A Throne of Ruin (Deliciously Dark Fairytales #2)(116)



Who is left…

My animal tried to rise to the surface on my sudden blaze of fury, but I held her down. He hadn’t made a move on me yet. I would kill in self-defense, and only then. For now…

“Why does he care?” I asked, flexing the hand near my dagger.

The demon tilted his head. “My patience is wearing thin, girl. His prolonged absence does not mean he has become any more merciful. Take note, or become one less member of this castle.”

That was definitely a threat.

Kill him! my animal roared. She struggled against my hold.

Not until he attacks!

“Be a lamb and let him know that I’m in the garden, would you?
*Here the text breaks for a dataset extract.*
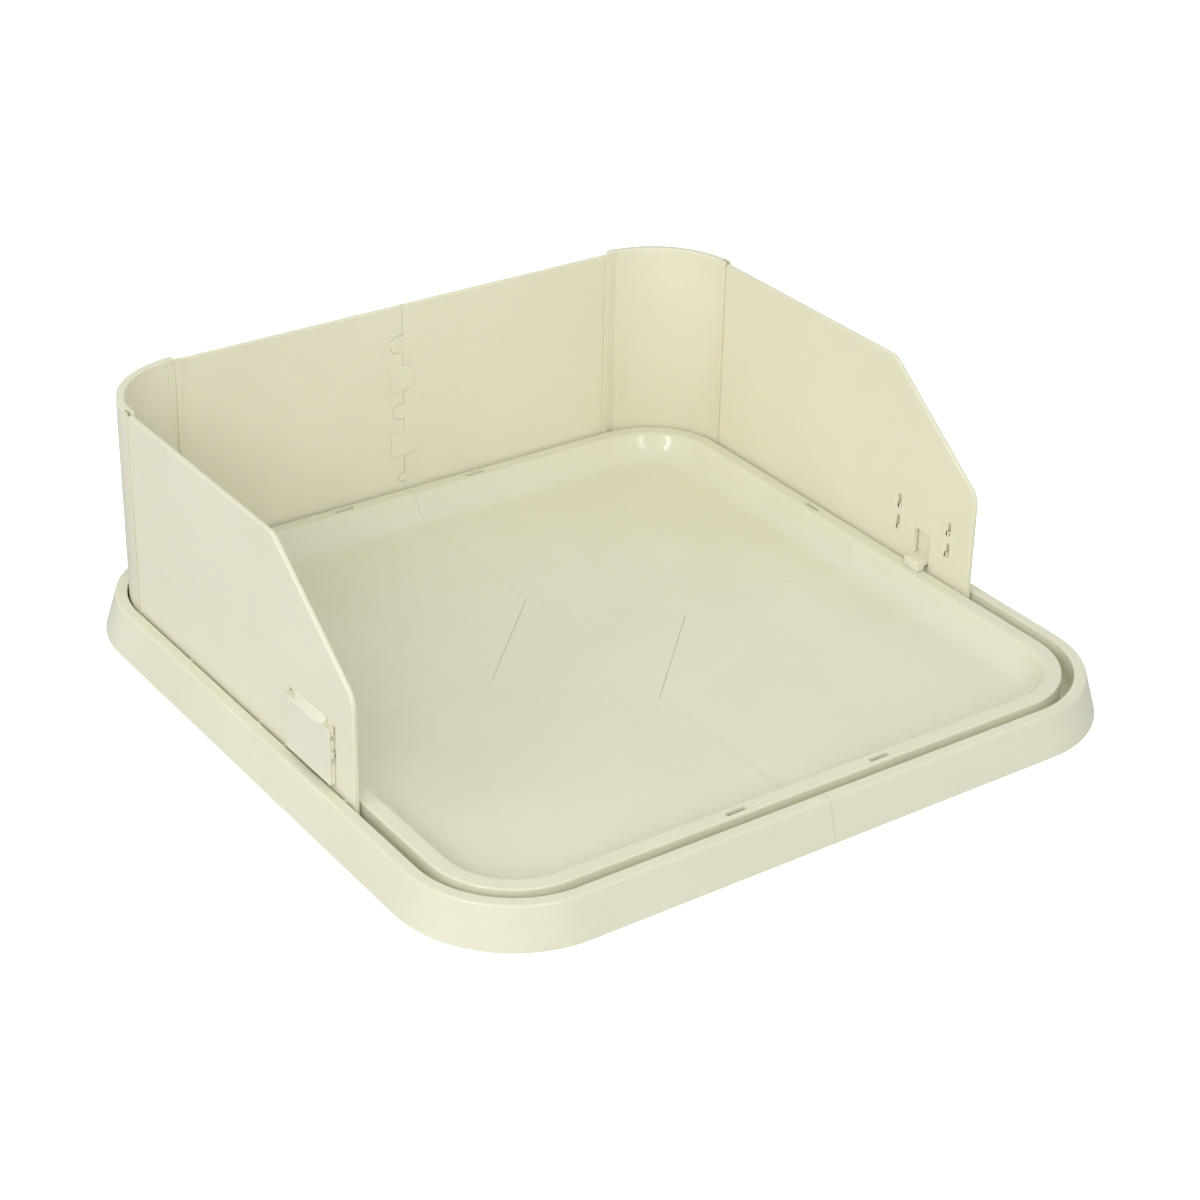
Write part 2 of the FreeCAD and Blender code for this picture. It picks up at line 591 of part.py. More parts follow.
# Window for the latch's arm and four slots for its legs, which leave room for its travel.
LEG_OUT = "latch_wide / 2"
LEG_IN = "( latch_wide / 2 - leg_wide )"
window = new_sketch(side_panel, "latch_window", "YZ_Plane", "wall_thick")
rectangle(window, (LATCH_MID + " - window_wide / 2", "base_high - " + FOOT),
          (LATCH_MID + " + window_wide / 2", "base_high + window_high - " + FOOT))
for leg_row in (0, 1):
    leg_foot = "latch_low + leg_low + %d * leg_pitch - %s" % (leg_row, FOOT)
    slot_low = leg_foot + " - latch_clear"
    slot_high = leg_foot + " + leg_high + latch_travel + latch_clear"
    rectangle(window, ("%s - %s - barb_reach" % (LATCH_MID, LEG_OUT), slot_low),
              ("%s - %s + latch_clear" % (LATCH_MID, LEG_IN), slot_high))
    rectangle(window, ("%s + %s - latch_clear" % (LATCH_MID, LEG_IN), slot_low),
              ("%s + %s + barb_reach" % (LATCH_MID, LEG_OUT), slot_high))
pocket(side_panel, window, "wall_thick")

# Centring ribs: one each side of the latch, one at the middle and one towards the back.
rib_places = (LATCH_MID + " - side_rib_front", LATCH_MID + " + side_rib_rear",
              "side_front + slope_start", "side_front + " + BEND + " - side_rib_joint")
for number, place in enumerate(rib_places):
    rib = new_sketch(side_panel, "side_rib_%d" % number, "XY_Plane")
    reach = "groove_wide / 2 - rib_clear"
    rectangle(rib, ("wall_thick / 2 - ( %s )" % reach, place + " - rib_wide / 2"),
              ("wall_thick / 2 + ( %s )" % reach, place + " + rib_wide / 2"))
    pad(side_panel, rib, "base_high - rib_drop - " + FOOT)
side_panel.setExpression("Placement.Base.x", WALL_IN)
side_panel.setExpression("Placement.Base.y", named("-1 * side_front"))
side_panel.setExpression("Placement.Base.z", FOOT)
left_side = mirrored("left_side_panel", side_panel)

# ---------------------------------------------------------------- latches
LATCH_IN = named("( %s + latch_clear )" % WALL_OUT)
LATCH_FACE = named("( %s + latch_deep )" % LATCH_IN)
LATCH_BACK = named("( %s - latch_wall )" % LATCH_FACE)
HOOK_START = CATCH + " - catch_wide / 2 + 2 * hook_clear"
latch_cup = cut(
    "latch_cup",
    box("latch_plate", ("latch_deep", "latch_wide", "latch_high"),
        (LATCH_IN, "-1 * catch_at - latch_wide / 2", "latch_low")),
    [box("latch_hollow", ("latch_deep - latch_wall + cut_past", "latch_wide - 2 * latch_wall",
                          "latch_high - 2 * latch_wall"),
         (LATCH_IN + " - cut_past", "-1 * catch_at - latch_wide / 2 + latch_wall", "latch_low + latch_wall"))])
# The grip is a ramp on the plate's top edge, as deep as the plate below and thin at its top.
grip = doc.addObject("Part::Wedge", "latch_grip")
for corner, text in (("Xmin", "0"), ("Xmax", "latch_deep"), ("X2min", "0"), ("X2max", "grip_edge"),
                     ("Zmin", "0"), ("Zmax", "grip_wide"), ("Z2min", "0"), ("Z2max", "grip_wide"),
                     ("Ymin", "0"), ("Ymax", "grip_rise")):
    grip.setExpression(corner, named(text))
grip.Placement.Rotation = Rotation(Vector(1, 0, 0), 90)
for axis, text in (("x", LATCH_IN), ("y", "-1 * catch_at + grip_wide / 2"), ("z", "latch_low + latch_high")):
    grip.setExpression("Placement.Base." + axis, named(text))
latch_bits = [
    grip,
    box("latch_arm", ("%s + latch_wall / 2 - ( %s )" % (LATCH_BACK, HOOK_START), "arm_wide", "arm_high"),
        (HOOK_START, "-1 * catch_at - arm_wide / 2", "latch_low")),
    box("latch_hook", ("hook_deep", "arm_wide", "latch_low + arm_high - base_high - hook_clear"),
        (HOOK_START, "-1 * catch_at - arm_wide / 2", "base_high + hook_clear")),
    box("latch_tip", ("catch_wide - 4 * hook_clear", "catch_long - 4 * hook_clear",
                      "tip_long + latch_wall / 2"),
        (HOOK_START, "-1 * catch_at - catch_long / 2 + 2 * hook_clear",
         "base_high + hook_clear - tip_long")),
]
for column, side in ((-1, "front"), (1, "rear")):
    for leg_row in (0, 1):
        label = "%s_%d" % (side, leg_row)
        foot = "latch_low + leg_low + %d * leg_pitch" % leg_row
        leg_start = "-1 * catch_at + %s" % (LEG_IN if column > 0 else "-1 * " + LEG_OUT)
        barb_start = "-1 * catch_at + %d * ( %s - barb_reach / 2 ) - barb_reach / 2" % (column, LEG_IN)
        barb_far = WALL_IN + " - latch_clear - barb_deep"
        leg_long = "%s - ( %s ) + latch_wall / 2" % (LATCH_BACK, barb_far)
        latch_bits.append(box("latch_leg_" + label, (leg_long, "leg_wide", "leg_high"),
                              (barb_far, leg_start, foot)))
        latch_bits.append(box("latch_barb_" + label, ("barb_deep", "barb_reach", "leg_high"),
                              (barb_far, barb_start, foot)))
right_latch = fuse("right_latch", [latch_cup] + latch_bits)
left_latch = mirrored("left_latch", right_latch)

# ---------------------------------------------------------------- check and write
pieces = quarters + [lock_plate, right_corner, left_corner, right_back, left_back, side_panel, left_side,
                     right_latch, left_latch]
for piece in pieces:
    piece.Label = piece.Name
doc.recompute()
for item in doc.Objects:
    if "Invalid" in item.State or "Error" in item.State:
        raise RuntimeError("%s is %s" % (item.Name, item.State))
for piece in pieces:
    if piece.Shape.isNull() or not piece.Shape.isValid():
        raise RuntimeError("%s has no valid shape" % piece.Label)
    if len(piece.Shape.Solids) != 1:
        raise RuntimeError("%s is %d solids" % (piece.Label, len(piece.Shape.Solids)))

os.makedirs("parts", exist_ok=True)
for piece in pieces:
    piece.Shape.exportStep("parts/%s.step" % piece.Label)
    extent = piece.Shape.BoundBox
    print("%-26s %9.0f mm3  X %7.1f %7.1f  Y %7.1f %7.1f  Z %6.1f %6.1f" % (
        piece.Label, piece.Shape.Volume, extent.XMin, extent.XMax, extent.YMin, extent.YMax,
        extent.ZMin, extent.ZMax))
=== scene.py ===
import math

import bpy
import numpy as np
from mathutils import Matrix, Vector
from mathutils.geometry import tessellate_polygon


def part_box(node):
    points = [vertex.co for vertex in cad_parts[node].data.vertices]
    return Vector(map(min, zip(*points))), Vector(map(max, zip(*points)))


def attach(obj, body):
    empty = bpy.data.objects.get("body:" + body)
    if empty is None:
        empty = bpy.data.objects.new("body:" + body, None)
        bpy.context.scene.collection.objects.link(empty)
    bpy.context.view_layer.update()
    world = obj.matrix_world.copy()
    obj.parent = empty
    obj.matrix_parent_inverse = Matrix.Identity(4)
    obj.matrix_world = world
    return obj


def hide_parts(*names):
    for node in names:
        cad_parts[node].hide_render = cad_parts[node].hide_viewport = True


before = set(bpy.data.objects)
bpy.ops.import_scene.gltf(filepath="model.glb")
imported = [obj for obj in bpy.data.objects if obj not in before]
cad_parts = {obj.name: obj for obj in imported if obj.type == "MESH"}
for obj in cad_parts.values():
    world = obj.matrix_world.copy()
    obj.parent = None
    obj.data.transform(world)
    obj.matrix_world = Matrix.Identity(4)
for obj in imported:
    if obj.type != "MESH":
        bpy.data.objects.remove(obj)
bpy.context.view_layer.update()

MM = 0.001

# ------------------------------------------------------------------ tray quarters
# Four injection-moulded polypropylene quarters, laid edge to edge and pegged together.  Each is
# one thin moulding: floor, soft slope, flat rim, groove for the wall, ledge and leaning skirt,
# with webs along its seams and crossed ribs under the floor.
RIGHT_TRAY = "back_right_tray"
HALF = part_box(RIGHT_TRAY)[1].x / MM
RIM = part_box(RIGHT_TRAY)[1].z / MM
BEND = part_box("back_right_corner_panel")[0].y / MM
BACK_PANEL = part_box("back_right_panel")
WALL_MID = (BACK_PANEL[0].y + BACK_PANEL[1].y) / 2 / MM
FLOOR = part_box("centre_lock_plate")[1].z / MM
SEAM = 0.12             # half the gap between two quarters
SKIN = 2.5              # thickness of the moulding
UNDER_FLOOR, UNDER_RIM = FLOOR - SKIN, RIM - SKIN
# Widths from the wall outwards and inwards, up to where the floor is quite flat.
GROOVE, LEDGE_WIDE, RIM_WIDE, SLOPE_WIDE, BLEND_WIDE = 10.2, 10.5, 15.3, 11.5, 20
GROOVE_IN = WALL_MID - GROOVE / 2
GROOVE_OUT = WALL_MID + GROOVE / 2
LEDGE_OUT = GROOVE_OUT + LEDGE_WIDE
RIM_IN = GROOVE_IN - RIM_WIDE
FLOOR_OUT = RIM_IN - SLOPE_WIDE
FLAT_OUT = FLOOR_OUT - BLEND_WIDE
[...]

I couldn’t be bothered to send a note.”

I walked past him at an angle, giving off an air of arrogance carefully calculated to incite him. My distance away accounted for my height, and therefore my arm span, putting him at a disadvantage. The second my shoulder was even with his, he struck out, just as I’d known he would.

He was fast, but I’d been training with Nyfain for months. This demon didn’t have anything on the dragon prince.

I stepped to the side at an angle, grabbing for his reaching hand, and yanked him to me. Wrapping my arms around his neck in a sideways hug, I grabbed his chin and near his temple, and wrenched at an angle. His neck cracked, and his arms went limp.

“Yeah. I became a master at neck snapping, fucker. Now what?”

Pulling my animal closer to the surface so I could use her strength, I draped the dead demon over my shoulder and jogged toward the wood not infested by demons.

I’d read just about every book on shifters in the library by this point, and had pieced together some very interesting takeaways. Once a person could properly shift and establish a working bond with their animal, they always had access to the animal’s primal attributes. They’d always be strong and agile, have a great sense of smell, and see in the dark (in a black, white, and yellow color spectrum). That was why Nyfain didn’t have to pull and push as much with his dragon. He could use some of the dragon’s abilities without asking.

I still hadn’t shifted, though. The books referred to me as a “restrained shifter”—a person who could feel their animal, even establish a sort of working relationship with them, but still could not shift. Some people, for whatever reason, were never able to shift, although it was rare as a natural occurrence.

Of course, it was even less common for a shifter to be utterly suppressed…which cast a stark light on the kingdom’s situation. Most of the people around us couldn’t even feel their animals, let alone speak with them.

It was possible for a strong alpha to pull a suppressed animal from a person. Once that animal was pulled free, it should remain accessible. That didn’t mean the person could shift, especially if it was a genetic issue, but they could try. Often, it worked.

Nyfain and I could pull animals from the shifters around us, and often did by accident when we riled each other up. But we couldn’t get their animals to stay. The magic of the curse punched them back into suppression.

Another interesting tidbit—the demon king was known for his ability to suppress shifters’ animals. Yes, I’d read up on him, too. It was amazing the things a person could learn in a well-stocked library. The demon king was a wily cunt, apparently.

By himself, he had a certain level of power, like anyone. Quite a lot, obviously, since he was a king, but not unstoppable. His true power, though, came from making deals. When he made a deal, he could combine his and the other party’s power to bring that deal to fruition. It was why he was able to trap an entire kingdom—he used his power plus that of the mad king, who had a lot of power in his own right, to lay down the deal, or curse, in this case.

Being a wily cunt, the demon king excelled at trickery within those deals. The mad king likely asked for one thing, but through the negotiation period, the demon king twisted the terms, worked on the king’s confusion and apparent health issues, and created a final deal that worked heavily in his favor. The mad king had been outmaneuvered. Horribly.

I got the impression that was a demon king’s claim to fame. They might not be the most powerful king in the world, but they were often the most cunning. We were up against a strategist.

I suddenly wondered what happened to the kingdoms that had disappeared over time. Was it just the natural evolution of their kingdoms, or had they been trapped in the same way we were? Were some of them still out there, struggling to hang on?

In our case, and in the case of any shifters, here was the kicker. Breaking the curse wouldn’t automatically unsuppress all the animals. Once the curse was broken, the alpha would have to visit each person and pull their animal free. And while that wasn’t the end of the world, things got dire when the demon king planned to invade the second the curse was lifted. There would be no time to free the animals before war was upon the kingdom.

Definitely a wily cunt. It would not only take courage to take him on, but a damn good long-term plan.

When I was good and deep in the wood, I just chucked the body. I doubted they’d comb the wood that wasn’t already festering with their magic. And if they caught his scent and followed it here? Well…he started it.

The guys didn’t turn up in the garden as they usually did. When the morning started to wane, I felt a blast of panic through the bond. Nyfain was not having a very good day. Not long afterward, I heard the sliding glass door open behind me. Relief washed through the bond, and then I was in Nyfain’s arms, squeezed within an inch of my life. He breathed me in, and then tensed.